Interestingly, the Bill also repeals a clause (114) in the parent Act that gave the Minister power to produce “regulations promoting accountability in customer trusts and community trusts”. Probably this is redundant because the Minister will now have powers to intercede in the Code.
The ban on transferring customers
This is a confusing requirement, as trusts and distributors don’t normally ‘own’ customers so wouldn’t appear to have an ability to sell them (in contrast to the initial line/energy separation days, when the old power companies were required to sell their energy businesses). However, trusts with distribution ‘satellites’ in other distributors’ areas might be exposed, as might trusts or their companies involved in the transfer of (say) a large industrial connection from one retailer to another.
6A.5 Person involved in distributor must not pay for transfer of retail customers to connected retailers (1) A distributor, and any other person listed in subclause (2), must not pay, or offer to pay, any consideration to a retailer in respect of the transfer to a connected retailer of any retail customers who are connected to the distributor’s networks. (2) The persons are— (a) the distributor or any other person involved in the distributor: (b) a connected generator in respect of the distributor or any other person involved in the connected generator: (c) a connected retailer in respect of the distributor or any other person involved in the connected retailer. (3) To avoid doubt, subclause (1) includes a prohibition on— (a) any agreement to acquire the assets or voting securities of another retailer (regardless of whether any, or only nominal, consideration is attributed to customers) as a result of which there is a transfer of responsibility for retailing electricity to customers; and (b) any consideration that is directly or indirectly or in whole or in part in respect of the transfer of any of another retailer’s customers or customer accounts.
The ‘no discrimination in rebates or dividends requirement
Giving the EA oversight of this requirement via the Code suggests that the Authority is planning to apply a ‘one size fits all’ approach to all financial dealings involving distribution services. Trusts that don’t offer all connected parties identical rebate or dividend regimes will need to get advice on how to proceed once the bill is enacted (or seek such advice as soon as the amended Code appears).

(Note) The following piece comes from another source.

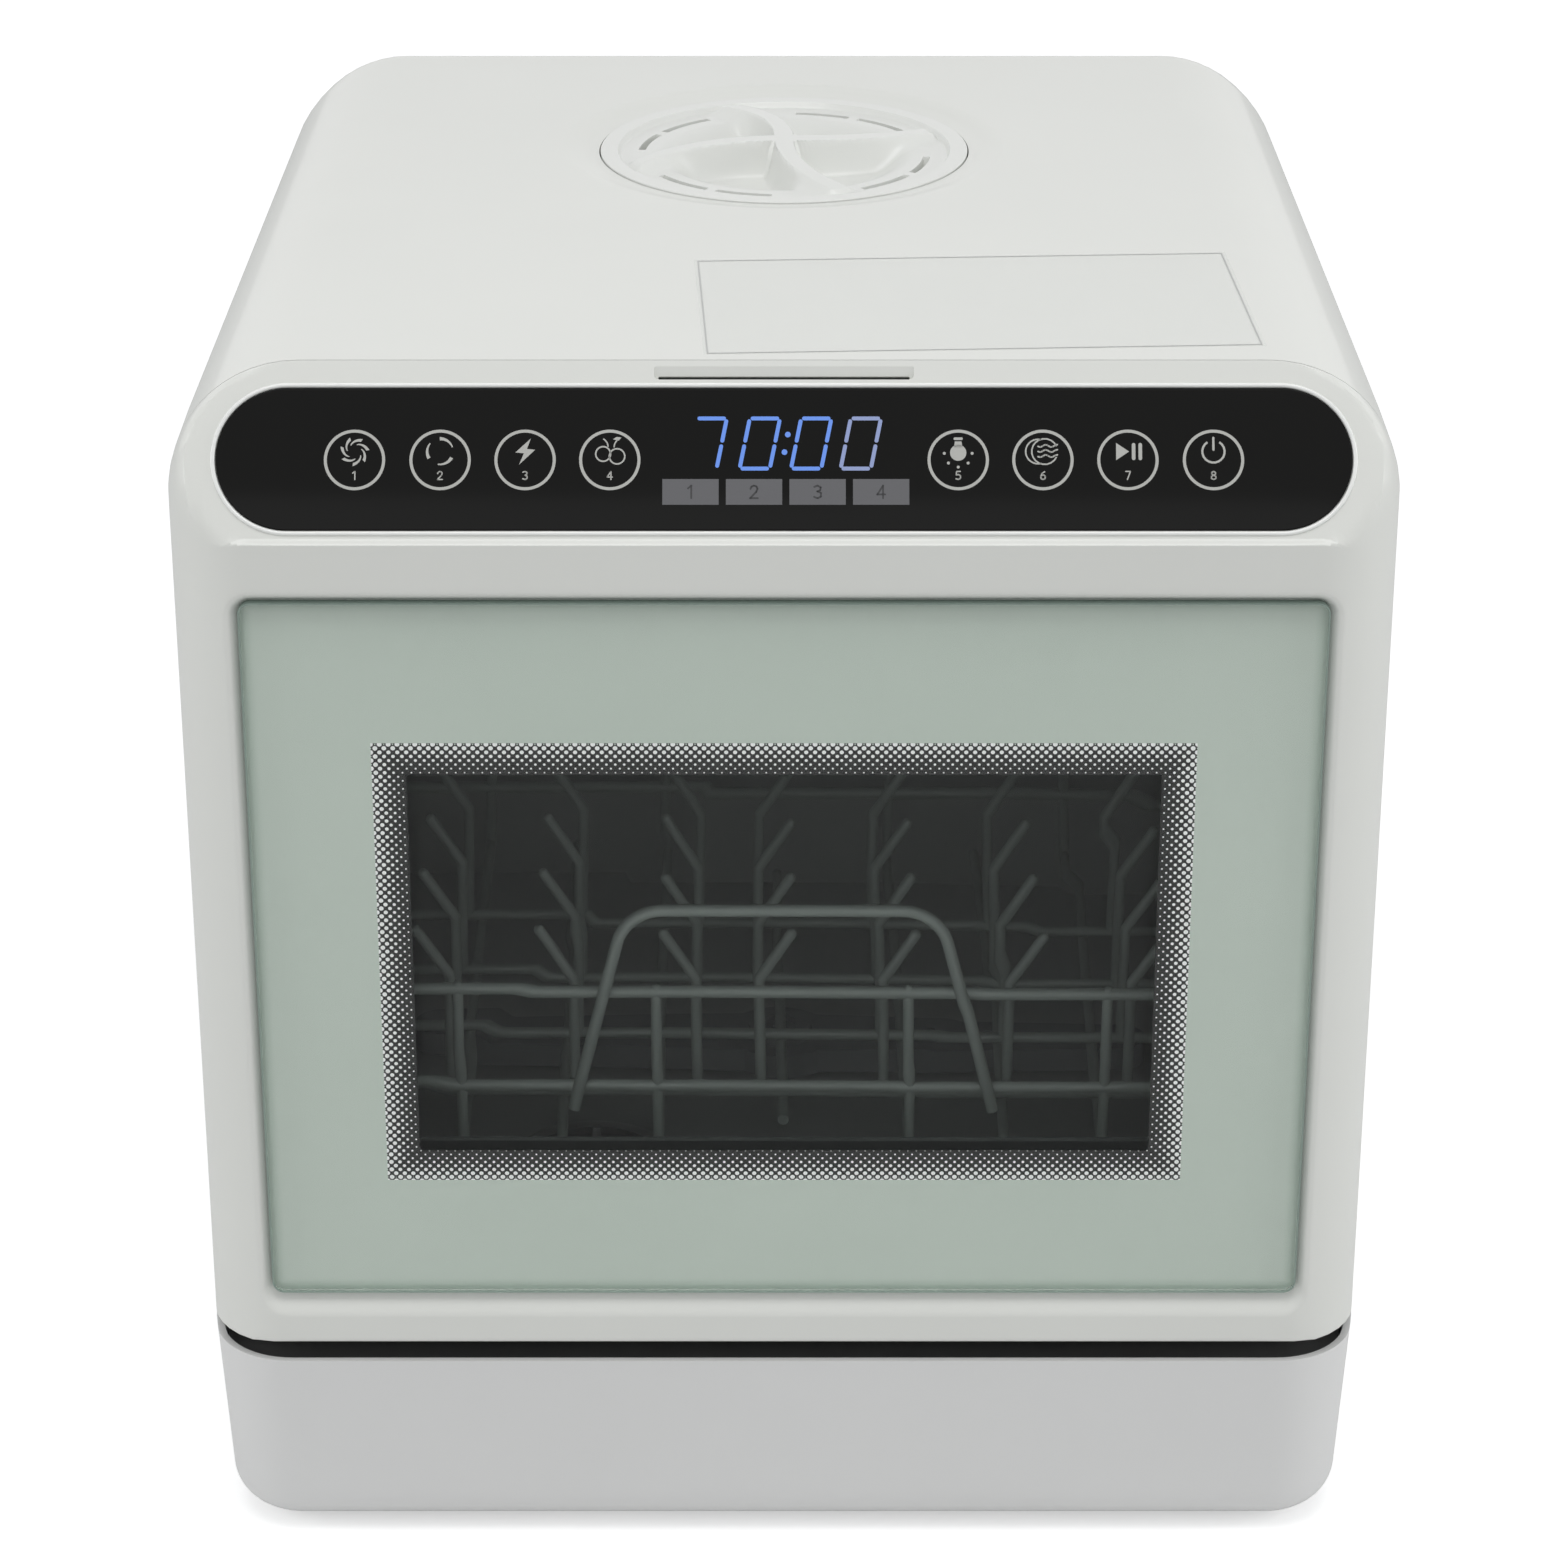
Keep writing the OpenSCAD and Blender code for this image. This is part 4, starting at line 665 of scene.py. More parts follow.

6A.6 No discrimination when paying rebates or dividends (1) This clause applies if a distributor has a connected retailer. (2) Every person listed in subclause (3) must ensure that any rebates or dividends or other similar payments paid do not discriminate between (a) customers of the connected retailer; and (b) customers of other retailers where those customers are connected to the distributor’s networks. (3) The persons are— (a) the directors of the distributor: (b) the trustees of any customer trust or community trust that is involved in the distributor and the connected retailer: (c) the directors of any customer co-operative that is involved in the distributor and the connected retailer. (4) In this clause, connected retailer has the same meaning as in clause 6A.4. (5) A director or trustee who knowingly fails to comply with this clause breaches this Code.
Giving the EA oversight of the arms-length separation regime
The increasingly complex ‘Arms-length rules’ will form part of the EA’s Code. These now include requirements for lines/energy separation within trusts, meaning that any trust (such as Top Energy) that oversee both distribution and energy operations must restrict internal information sharing:
Restriction on use of information 11(1) Business A must not disclose or permit the disclosure to business B, or use or permit the use for the purposes of business B, of restricted information of business A. An electricity trust that is a parent of business A (trust A), business A, and every parent of trust A must not disclose or permit the disclosure to business B, an electricity trust that is a parent of business B (trust B), or any parent of trust B, or use or permit the use for the purposes of business B or trust B, of restricted information of business A or trust A. In these rules, restricted information is information received or generated, and held, by business A or trust A that is connected with its business, being information that— (a) is not available to the competitors or potential competitors of business B or trust B; and (b) if disclosed to business B or trust B, would put, or be likely to put, business B or trust B in a position of material advantage in relation to any competitor or potential competitor. (2) This rule does not prevent cross-directors under rule 8 from having access to normal board information.